UCF-Crime-DVS: A Novel Event-Based Dataset for Video Anomaly Detection with Spiking Neural Networks
Yuanbin Qian, Shuhan Ye, Chong Wang, Xiaojie Cai, Jiangbo Qian, Jiafei Wu
TL;DR
This paper tackles video anomaly detection by exploiting dynamic information from event-based sensors. It introduces UCF-Crime-DVS, the first large-scale event-based VAD dataset aligned with UCF-Crime, and proposes a fully spiking neural network framework (MSF) with a Temporal Interaction Module to effectively fuse multi-scale temporal features. The approach combines local and global spiking features via pyramidal dilated convolutions and a SpikingGCN, with TIM enabling temporal information integration, and uses DMIL and center losses to optimize weak supervision. Empirical results show that MSF achieves a competitive AUC and low false alarm rate on UCF-Crime-DVS, establishing a new baseline for event-based weakly supervised VAD and highlighting the practical value of event-based data for surveillance tasks.
Abstract
Video anomaly detection plays a significant role in intelligent surveillance systems. To enhance model's anomaly recognition ability, previous works have typically involved RGB, optical flow, and text features. Recently, dynamic vision sensors (DVS) have emerged as a promising technology, which capture visual information as discrete events with a very high dynamic range and temporal resolution. It reduces data redundancy and enhances the capture capacity of moving objects compared to conventional camera.
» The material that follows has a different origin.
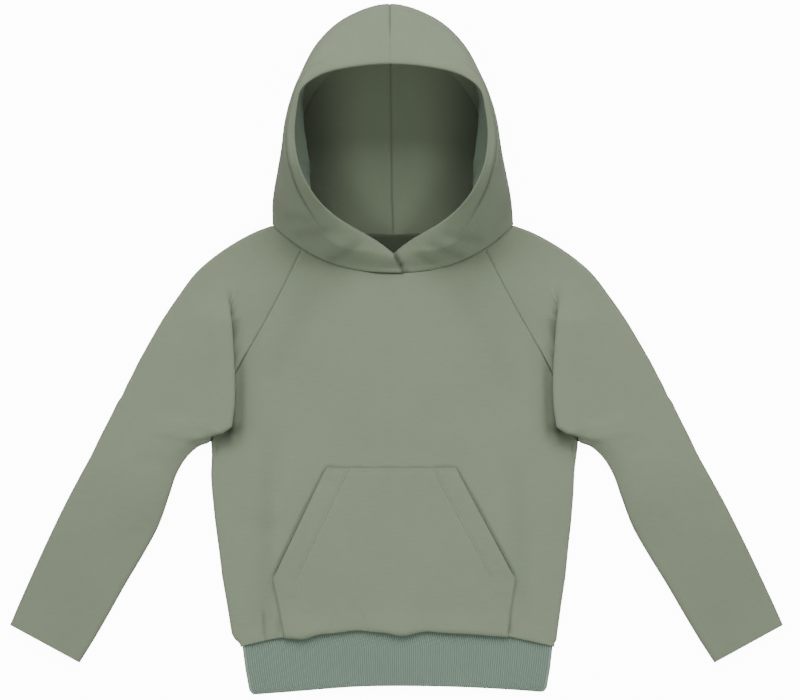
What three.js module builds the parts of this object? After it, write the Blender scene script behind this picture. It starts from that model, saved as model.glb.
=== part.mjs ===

To introduce this rich dynamic information into the surveillance field, we created the first DVS video anomaly detection benchmark, namely UCF-Crime-DVS. To fully utilize this new data modality, a multi-scale spiking fusion network (MSF) is designed based on spiking neural networks (SNNs). This work explores the potential application of dynamic information from event data in video anomaly detection. Our experiments demonstrate the effectiveness of our framework on UCF-Crime-DVS and its superior performance compared to other models, establishing a new baseline for SNN-based weakly supervised video anomaly detection.